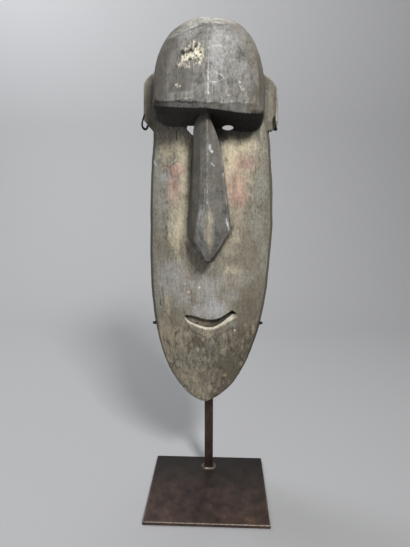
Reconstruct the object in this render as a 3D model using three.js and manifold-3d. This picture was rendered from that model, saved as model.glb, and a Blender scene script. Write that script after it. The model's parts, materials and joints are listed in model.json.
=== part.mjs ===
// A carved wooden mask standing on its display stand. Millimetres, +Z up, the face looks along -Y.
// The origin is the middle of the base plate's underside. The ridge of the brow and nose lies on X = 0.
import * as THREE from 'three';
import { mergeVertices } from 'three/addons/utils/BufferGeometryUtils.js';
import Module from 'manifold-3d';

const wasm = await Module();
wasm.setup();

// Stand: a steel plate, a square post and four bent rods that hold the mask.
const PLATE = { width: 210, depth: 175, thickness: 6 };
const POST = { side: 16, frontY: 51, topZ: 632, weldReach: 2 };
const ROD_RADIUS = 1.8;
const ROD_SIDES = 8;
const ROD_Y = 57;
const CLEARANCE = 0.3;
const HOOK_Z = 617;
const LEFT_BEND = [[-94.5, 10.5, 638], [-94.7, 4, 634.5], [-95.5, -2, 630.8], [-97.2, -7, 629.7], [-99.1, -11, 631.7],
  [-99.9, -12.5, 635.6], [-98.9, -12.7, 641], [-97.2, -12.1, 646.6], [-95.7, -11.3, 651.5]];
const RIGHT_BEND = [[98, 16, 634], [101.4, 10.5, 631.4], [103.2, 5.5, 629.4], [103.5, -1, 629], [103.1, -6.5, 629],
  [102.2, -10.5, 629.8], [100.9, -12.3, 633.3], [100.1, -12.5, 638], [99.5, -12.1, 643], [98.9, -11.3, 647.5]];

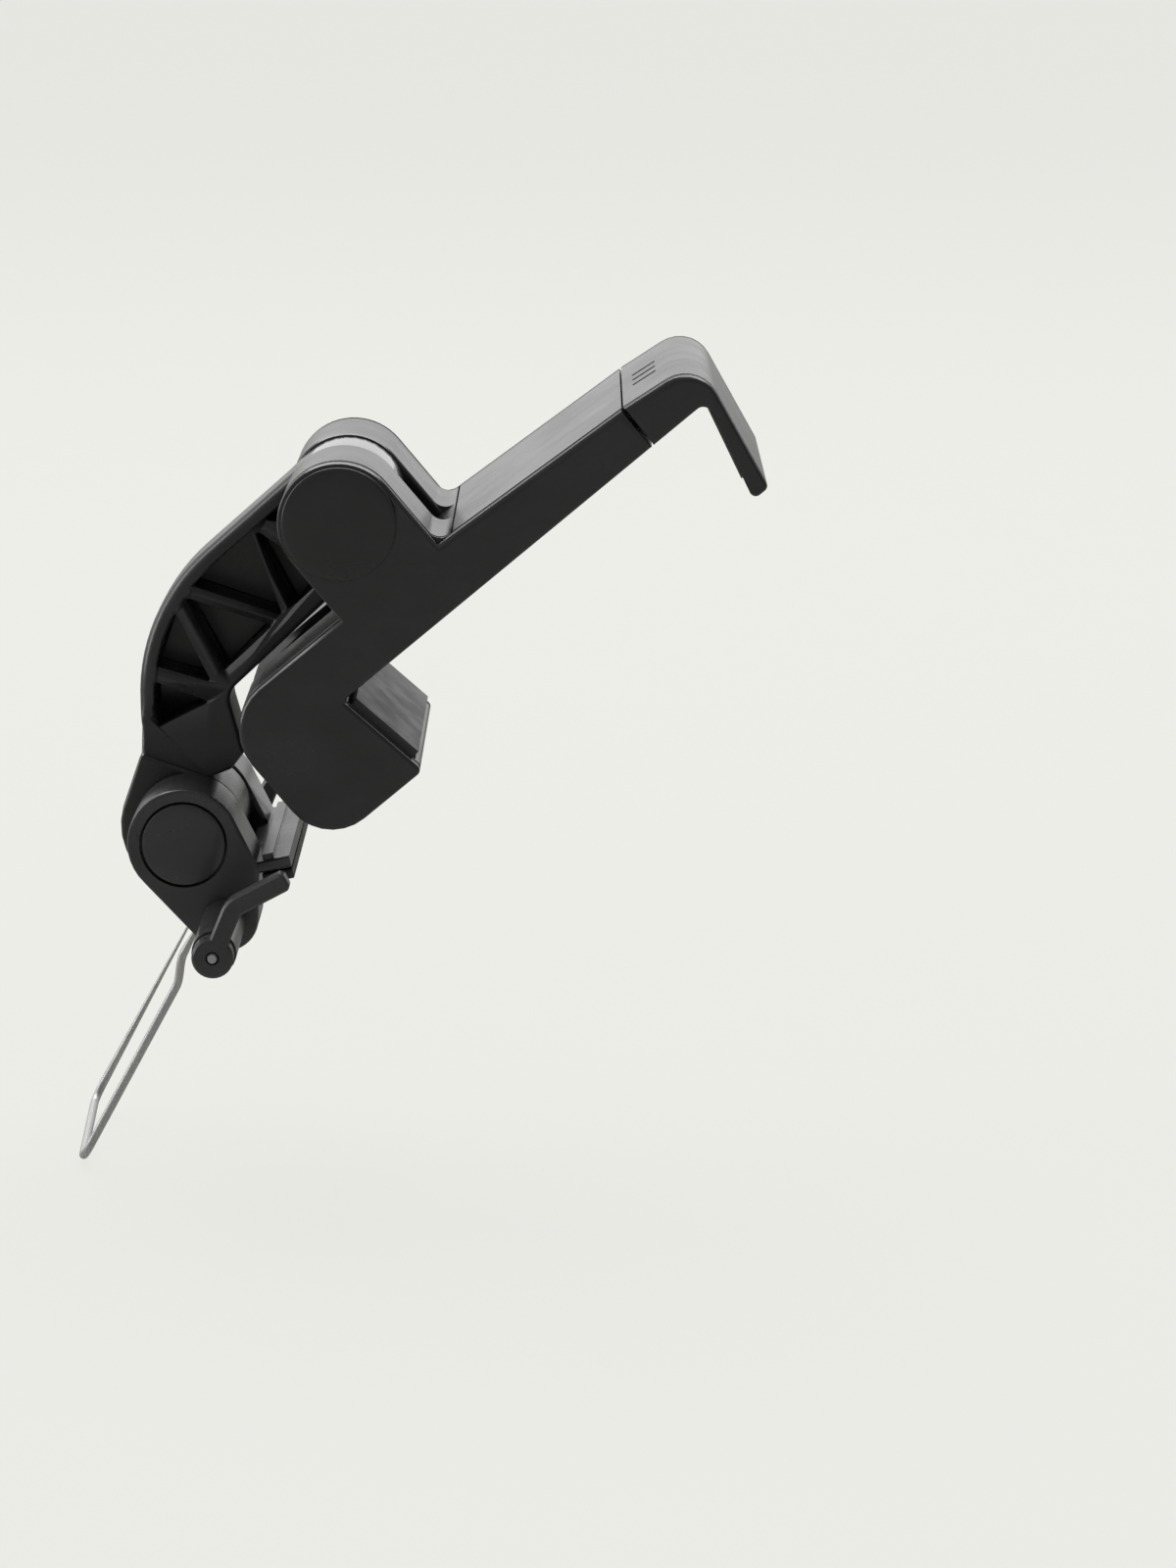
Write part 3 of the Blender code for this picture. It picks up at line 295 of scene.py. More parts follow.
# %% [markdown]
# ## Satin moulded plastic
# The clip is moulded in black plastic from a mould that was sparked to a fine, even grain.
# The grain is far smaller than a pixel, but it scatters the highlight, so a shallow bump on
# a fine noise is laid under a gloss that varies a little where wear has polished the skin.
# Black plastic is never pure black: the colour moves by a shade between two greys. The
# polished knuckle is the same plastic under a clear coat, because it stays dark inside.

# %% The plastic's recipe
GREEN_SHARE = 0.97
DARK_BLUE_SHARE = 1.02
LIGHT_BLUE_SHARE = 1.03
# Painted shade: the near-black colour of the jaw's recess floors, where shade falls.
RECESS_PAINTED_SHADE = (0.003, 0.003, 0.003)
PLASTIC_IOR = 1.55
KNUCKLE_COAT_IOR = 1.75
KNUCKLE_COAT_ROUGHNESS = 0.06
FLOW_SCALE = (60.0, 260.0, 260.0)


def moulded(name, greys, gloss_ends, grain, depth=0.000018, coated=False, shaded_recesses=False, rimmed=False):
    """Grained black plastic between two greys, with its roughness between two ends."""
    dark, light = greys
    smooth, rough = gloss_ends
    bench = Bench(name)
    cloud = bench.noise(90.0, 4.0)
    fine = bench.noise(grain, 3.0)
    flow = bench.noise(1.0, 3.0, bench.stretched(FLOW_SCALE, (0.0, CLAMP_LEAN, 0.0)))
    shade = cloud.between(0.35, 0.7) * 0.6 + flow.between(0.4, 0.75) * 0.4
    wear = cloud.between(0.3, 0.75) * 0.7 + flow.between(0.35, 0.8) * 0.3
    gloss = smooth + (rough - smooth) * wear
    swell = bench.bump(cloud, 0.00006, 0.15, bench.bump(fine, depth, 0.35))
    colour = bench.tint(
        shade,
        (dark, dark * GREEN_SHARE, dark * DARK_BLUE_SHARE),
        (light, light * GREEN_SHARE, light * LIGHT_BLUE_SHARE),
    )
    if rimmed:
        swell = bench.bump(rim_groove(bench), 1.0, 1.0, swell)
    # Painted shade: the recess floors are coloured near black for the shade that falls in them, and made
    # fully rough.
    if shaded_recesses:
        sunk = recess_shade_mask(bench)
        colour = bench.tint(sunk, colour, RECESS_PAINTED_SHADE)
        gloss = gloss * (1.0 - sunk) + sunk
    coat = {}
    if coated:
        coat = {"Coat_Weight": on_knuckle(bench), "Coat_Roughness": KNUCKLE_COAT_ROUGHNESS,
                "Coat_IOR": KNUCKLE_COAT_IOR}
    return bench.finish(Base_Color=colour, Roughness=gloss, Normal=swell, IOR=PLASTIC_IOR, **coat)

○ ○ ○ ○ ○

Instructions to follow >>
Please copy exactly the lines from the first line of the records above through the line containing "wasm.setup();", including both, and nothing more.

Solved problem >>
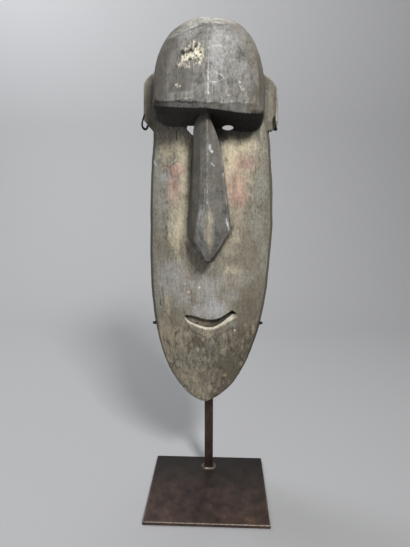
Reconstruct the object in this render as a 3D model using three.js and manifold-3d. This picture was rendered from that model, saved as model.glb, and a Blender scene script. Write that script after it. The model's parts, materials and joints are listed in model.json.
=== part.mjs ===
// A carved wooden mask standing on its display stand. Millimetres, +Z up, the face looks along -Y.
// The origin is the middle of the base plate's underside. The ridge of the brow and nose lies on X = 0.
import * as THREE from 'three';
import { mergeVertices } from 'three/addons/utils/BufferGeometryUtils.js';
import Module from 'manifold-3d';

const wasm = await Module();
wasm.setup();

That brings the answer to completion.